• [What you will do]: Keep to the lines between the one holding "lower_leaf_boards();" and the one holding "zip(*points))), Vector(map(max, zip(*points)))", inclusive, and write them out exactly.

[START OF Dataset excerpt]

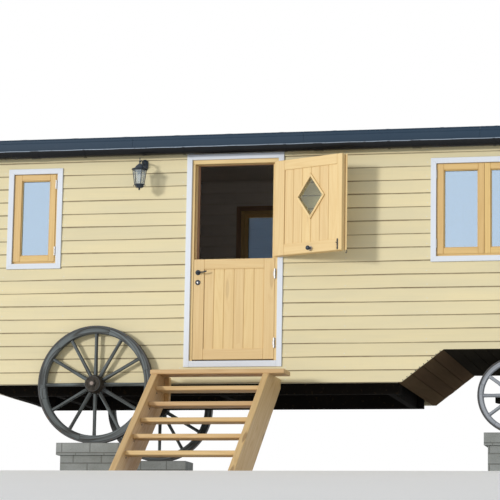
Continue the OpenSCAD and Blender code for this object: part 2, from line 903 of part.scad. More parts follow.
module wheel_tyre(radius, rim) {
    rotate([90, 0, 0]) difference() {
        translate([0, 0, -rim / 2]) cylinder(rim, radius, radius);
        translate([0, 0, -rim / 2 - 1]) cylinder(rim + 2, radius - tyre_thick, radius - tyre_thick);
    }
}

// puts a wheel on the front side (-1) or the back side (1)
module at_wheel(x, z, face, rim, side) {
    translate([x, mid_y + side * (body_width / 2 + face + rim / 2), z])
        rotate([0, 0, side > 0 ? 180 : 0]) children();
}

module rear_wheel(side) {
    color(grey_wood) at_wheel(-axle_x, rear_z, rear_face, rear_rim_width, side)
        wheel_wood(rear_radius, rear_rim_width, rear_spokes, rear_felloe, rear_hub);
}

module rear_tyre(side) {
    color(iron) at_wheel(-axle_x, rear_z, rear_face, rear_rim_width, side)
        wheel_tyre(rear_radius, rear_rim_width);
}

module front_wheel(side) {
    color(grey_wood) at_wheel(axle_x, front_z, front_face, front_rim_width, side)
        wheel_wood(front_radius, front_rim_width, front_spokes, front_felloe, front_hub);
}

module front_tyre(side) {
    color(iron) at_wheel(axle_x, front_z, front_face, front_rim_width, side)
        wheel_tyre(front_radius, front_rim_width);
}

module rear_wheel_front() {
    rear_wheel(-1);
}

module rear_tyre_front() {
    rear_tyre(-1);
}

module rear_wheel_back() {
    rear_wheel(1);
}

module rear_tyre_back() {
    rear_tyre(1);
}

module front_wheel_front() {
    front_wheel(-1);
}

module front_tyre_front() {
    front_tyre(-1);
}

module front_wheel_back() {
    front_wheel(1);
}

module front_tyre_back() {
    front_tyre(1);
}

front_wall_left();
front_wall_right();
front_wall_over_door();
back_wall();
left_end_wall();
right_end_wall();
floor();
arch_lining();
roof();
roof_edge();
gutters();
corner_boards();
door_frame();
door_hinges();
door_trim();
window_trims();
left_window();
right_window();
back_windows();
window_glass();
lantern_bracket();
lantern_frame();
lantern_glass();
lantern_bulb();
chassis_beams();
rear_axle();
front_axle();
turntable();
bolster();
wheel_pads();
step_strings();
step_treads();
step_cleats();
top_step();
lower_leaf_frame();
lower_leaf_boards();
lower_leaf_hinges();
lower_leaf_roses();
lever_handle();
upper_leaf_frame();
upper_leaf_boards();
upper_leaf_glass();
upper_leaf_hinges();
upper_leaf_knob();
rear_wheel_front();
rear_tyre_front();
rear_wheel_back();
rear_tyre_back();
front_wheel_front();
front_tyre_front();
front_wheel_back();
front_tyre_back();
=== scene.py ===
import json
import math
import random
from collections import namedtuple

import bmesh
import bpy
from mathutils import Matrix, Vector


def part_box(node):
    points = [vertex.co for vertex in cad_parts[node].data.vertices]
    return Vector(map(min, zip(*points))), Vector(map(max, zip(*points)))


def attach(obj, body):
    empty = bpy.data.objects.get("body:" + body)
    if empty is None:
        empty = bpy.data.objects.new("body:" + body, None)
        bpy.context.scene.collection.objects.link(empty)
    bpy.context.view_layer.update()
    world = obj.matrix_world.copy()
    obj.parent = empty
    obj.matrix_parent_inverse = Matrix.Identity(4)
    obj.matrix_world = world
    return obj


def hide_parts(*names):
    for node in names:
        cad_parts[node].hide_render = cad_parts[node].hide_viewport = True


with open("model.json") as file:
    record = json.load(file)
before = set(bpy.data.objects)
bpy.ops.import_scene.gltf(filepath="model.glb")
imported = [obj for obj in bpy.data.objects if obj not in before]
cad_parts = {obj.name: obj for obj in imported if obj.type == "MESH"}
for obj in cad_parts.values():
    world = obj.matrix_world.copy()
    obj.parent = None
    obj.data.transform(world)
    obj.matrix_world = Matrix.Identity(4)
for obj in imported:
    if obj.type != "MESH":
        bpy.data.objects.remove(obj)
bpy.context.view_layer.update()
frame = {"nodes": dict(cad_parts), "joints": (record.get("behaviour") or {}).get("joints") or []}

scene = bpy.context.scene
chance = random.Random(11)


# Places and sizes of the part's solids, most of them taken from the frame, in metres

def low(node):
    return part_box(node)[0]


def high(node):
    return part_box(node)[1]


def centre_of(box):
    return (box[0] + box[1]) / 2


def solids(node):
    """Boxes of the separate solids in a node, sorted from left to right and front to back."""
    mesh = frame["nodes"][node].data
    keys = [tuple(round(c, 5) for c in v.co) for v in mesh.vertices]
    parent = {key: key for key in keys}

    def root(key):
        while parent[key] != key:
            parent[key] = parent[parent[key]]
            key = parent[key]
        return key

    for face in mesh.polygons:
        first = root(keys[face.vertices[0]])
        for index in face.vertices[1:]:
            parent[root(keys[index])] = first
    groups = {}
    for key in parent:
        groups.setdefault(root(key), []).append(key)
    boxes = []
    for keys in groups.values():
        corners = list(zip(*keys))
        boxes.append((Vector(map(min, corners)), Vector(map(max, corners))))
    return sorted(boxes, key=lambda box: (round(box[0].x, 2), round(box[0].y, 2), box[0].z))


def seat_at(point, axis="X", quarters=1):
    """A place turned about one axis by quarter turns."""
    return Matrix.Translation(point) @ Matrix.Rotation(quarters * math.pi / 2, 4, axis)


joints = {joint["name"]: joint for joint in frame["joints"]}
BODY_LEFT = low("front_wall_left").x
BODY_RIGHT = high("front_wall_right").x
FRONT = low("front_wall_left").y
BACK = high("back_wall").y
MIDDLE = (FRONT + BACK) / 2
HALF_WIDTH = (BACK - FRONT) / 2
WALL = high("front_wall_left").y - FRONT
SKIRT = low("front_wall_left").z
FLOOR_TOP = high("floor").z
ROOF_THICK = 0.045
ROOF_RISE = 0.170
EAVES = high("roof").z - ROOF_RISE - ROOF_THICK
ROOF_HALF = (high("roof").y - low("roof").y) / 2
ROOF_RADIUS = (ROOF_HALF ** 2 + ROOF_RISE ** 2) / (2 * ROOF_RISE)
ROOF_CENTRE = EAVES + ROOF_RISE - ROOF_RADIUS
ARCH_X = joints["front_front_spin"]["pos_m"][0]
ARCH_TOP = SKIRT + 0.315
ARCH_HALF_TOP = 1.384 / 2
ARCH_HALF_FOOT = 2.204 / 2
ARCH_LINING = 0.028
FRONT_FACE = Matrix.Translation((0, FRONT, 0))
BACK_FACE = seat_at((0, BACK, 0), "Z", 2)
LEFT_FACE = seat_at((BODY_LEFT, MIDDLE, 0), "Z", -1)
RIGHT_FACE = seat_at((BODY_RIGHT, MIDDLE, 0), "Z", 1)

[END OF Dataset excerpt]

• [Task response]:
lower_leaf_boards();
lower_leaf_hinges();
lower_leaf_roses();
lever_handle();
upper_leaf_frame();
upper_leaf_boards();
upper_leaf_glass();
upper_leaf_hinges();
upper_leaf_knob();
rear_wheel_front();
rear_tyre_front();
rear_wheel_back();
rear_tyre_back();
front_wheel_front();
front_tyre_front();
front_wheel_back();
front_tyre_back();
=== scene.py ===
import json
import math
import random
from collections import namedtuple

import bmesh
import bpy
from mathutils import Matrix, Vector


def part_box(node):
    points = [vertex.co for vertex in cad_parts[node].data.vertices]
    return Vector(map(min, zip(*points))), Vector(map(max, zip(*points)))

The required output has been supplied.